In 1858, the first permanent settlement in the county was made at Cottonwood Springs, and the first building was erected in the fall of that year by Boyer & Robideau to be used as a trading ranch. The place was named Cottonwood Springs, rounded by a heavy growth of cottonwood trees, comprising a tract of about one hundred acres.

Then the Gold Rush started...

To give some idea of the extent of the freight and emigrant business along this route, it may be said that it was not uncommon event to be able to stand at the door of one of these ranches and count from seven hundred to one thousand of the wagons pass in a single day; indeed, Mrs. McDonald tells the writer that she one day counted more than nineteen hundred wagons passing the settlement at Cottonwood.

And civilization came upon the land...

At this early day, the herds of buffaloes roaming over these prairies were immense.
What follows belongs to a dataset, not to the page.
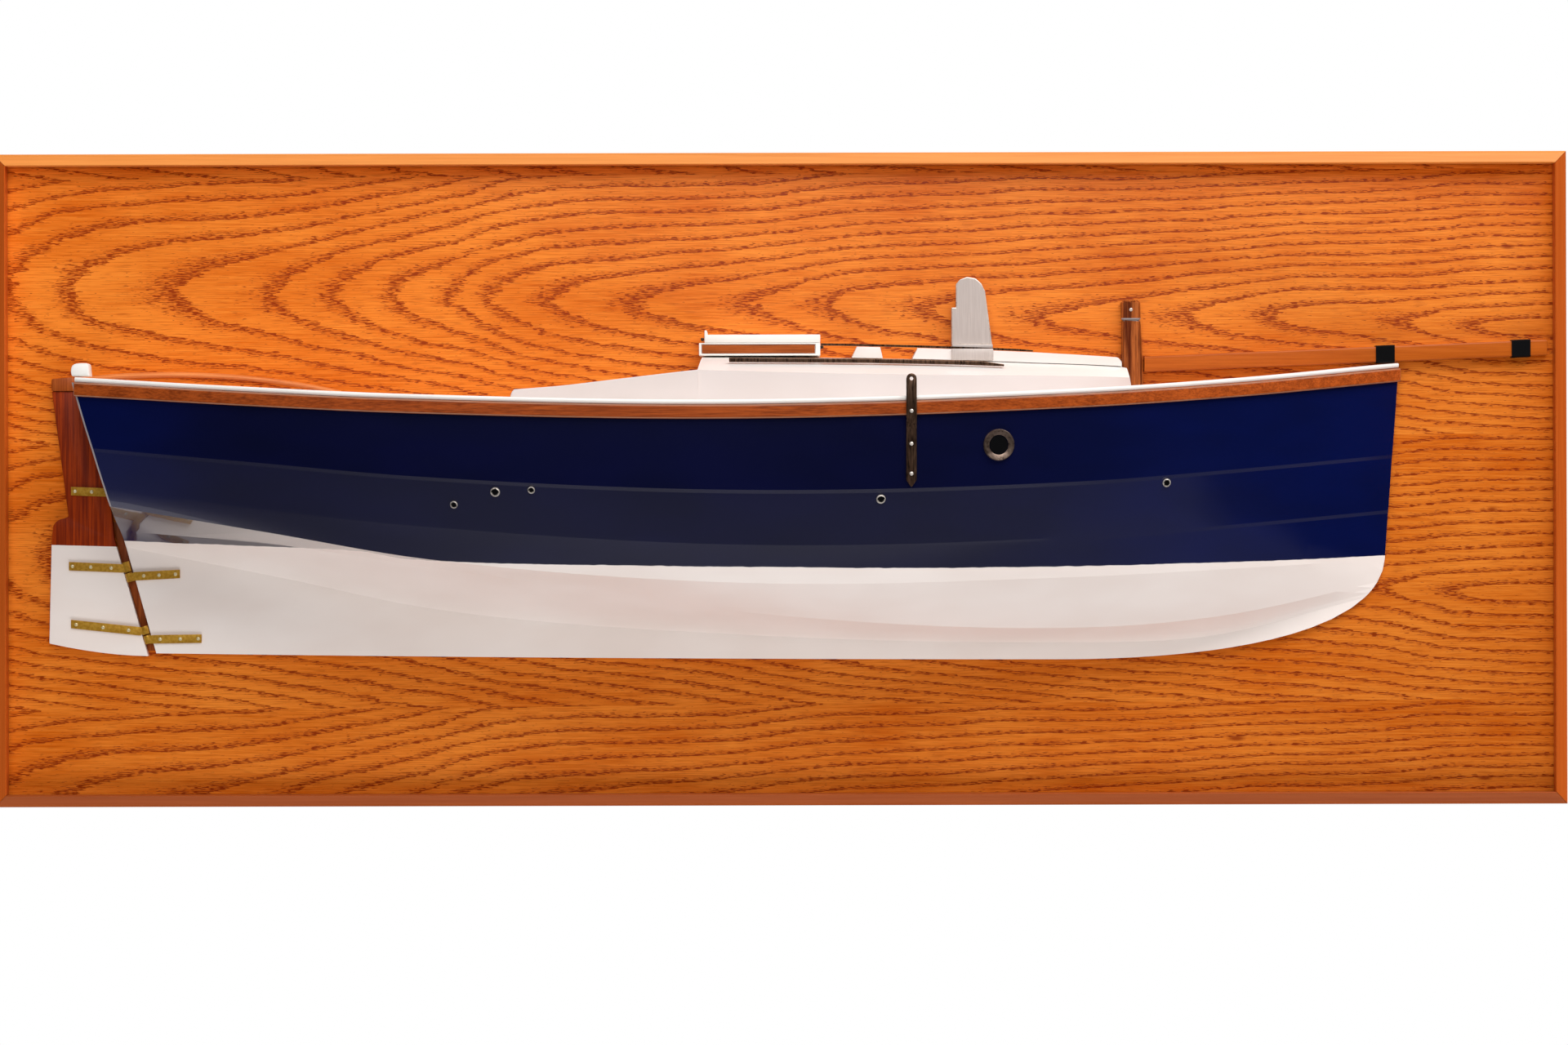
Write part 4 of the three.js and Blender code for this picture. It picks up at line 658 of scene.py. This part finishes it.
# node: name here, material, slot, rounding of its edges, and how sharp an edge must be to show, if not 28
trim = {
    # the top and bottom mouldings carry painted light and painted shade
    "frame_top": ("topMoulding", "frameTimberTop", "frame_wood", 0, 12),
    "frame_bottom": ("bottomMoulding", "frameTimberBottom", "frame_wood", 0, 12),
    "frame_fore": ("foreMoulding", "frameTimberSide", "frame_wood", 0, 12),
    "frame_aft": ("aftMoulding", "frameTimberSide", "frame_wood", 0, 12),
    "gunwale_rail": ("gunwaleRail", "freshEnamel", "white_paint", 0, 12),
    "quarter_block": ("quarterBlock", "freshEnamel", "white_paint", 0),
    "companion_hatch": ("companionHatch", "freshEnamel", "white_paint", 0.25),
    "hatch_panel": ("hatchPanel", "rosewoodLong", "varnished_wood", 0),
    "hatch_lid": ("hatchLid", "freshEnamel", "white_paint", 0.4),
    "roof_pad": ("roofPad", "whiteTrimEnamel", "white_paint", 0.3),
    "fore_trunk": ("foreTrunk", "whiteTrimEnamel", "white_paint", 0),
    "roof_rail": ("roofRail", "darkBronze", "dark_bronze", 0),
    "grab_strip": ("grabStrip", "darkBronze", "dark_bronze", 0.3),
    "tabernacle_foot": ("tabernacleFoot", "brushedAluminium", "aluminium", 0.3),
    "bowsprit": ("bowspritSpar", "sparTimber", "varnished_wood", 0.5),
    "bowsprit_band_inner": ("bowspritBandInner", "blackPaint", "black_paint", 0),
    "bowsprit_band_outer": ("bowspritBandOuter", "blackPaint", "black_paint", 0),
    "chainplate": ("chainplateBar", "darkBronze", "dark_bronze", 0.15),
    "hawse_ring": ("hawseRing", "tarnishedSteel", "bright_steel", 0),
    # painted shade: a black disc stands for the dark inside of the hawse hole
    "hawse_disc": ("hawseDisc", "blackPaint", "black_paint", 0),
    "rudder_head": ("rudderHead", "teakUpright", "varnished_wood", 0.5),
    "tiller": ("tillerBar", "tillerTimber", "varnished_wood", 0),
}
for node, (name, material, slot, radius, *sharp) in trim.items():
    piece = copyNode(node)
    if radius:
        roundEdges(piece, radius)
    addPiece(piece, name, node, slot, [material], *sharp)

# Small metal: straps with their pins, bolts, and skin fittings whose bore is black as painted shade
fittings = {
    "boreShare": 0.72,            # of a skin fitting's radius
    "smoothUnder": 50,
    "strap": {"rounding": 0.12, "sharpOver": 60, "smoothUnder": 30},
}
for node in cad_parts:
    if not node.startswith(("strap", "post_pin", "chainplate_bolt", "skin_fitting")):
        continue
    piece = copyNode(node)
    name = "".join(word.title() if i else word for i, word in enumerate(node.split("_")))
    slot, materials, smoothUnder = "bright_steel", ["brightSteel"], fittings["smoothUnder"]
    if node.startswith("strap"):
        slot, materials = "brass", ["brightBrass" if "pin" in node else "brass"]
    if node.startswith("strap") and "pin" not in node:
        strap = fittings["strap"]
        roundEdges(piece, strap["rounding"], strap["sharpOver"])
        smoothUnder = strap["smoothUnder"]
    if node.startswith("skin_fitting"):
        low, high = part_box(node)
        middle = (Vector(low) + Vector(high)) / 2
        radius = max(high[0] - low[0], high[2] - low[2]) / 2
        # painted shade: the faces inside the bore are painted black
        for face in piece.faces:
            inside = (face.calc_center_median() - middle).xz.length < radius * fittings["boreShare"]
            face.material_index = 1 if inside else 0
        materials.append("blackPaint")
    addPiece(piece, name, node, slot, materials, smoothUnder)

print("done")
It was estimated that they were sufficient in number, adding their probable increase, to furnish meat for the people of the entire United States for many generations to come, were they not promiscuously slaughtered, but only killed for food. Though the Indians consumed an immense number annually, one buffalo to each lodge being required daily, yet they were not improvident enough to engage in wholesale slaughter. The calves were generally born from May to July, after which time for a few months the Indians never killed the cows. Could this have been kept up, buffaloes would still have been abundant; but their wholesale slaughter by hunters for sport and for their furs have rendered them nearly extinct, and the bones of hundreds of thousands lie bleaching on the prairies, monuments to the reckless improvidence of the white man.

The bones of hundreds of thousands.... and no one thought to take a selfie.

Husker Stuff

Who is the most famous #15 in Husker history? WHO IS IT? Do I have to tell you?

And then there was Vince Ferragamo.

Shane Swanson was from Hershey. Chris Carr from Wellfleet (went to school with him).

Danny Woodhead is from North Platte. I believe he was the first person I ever interviewed on CN. Very nice, gracious guy.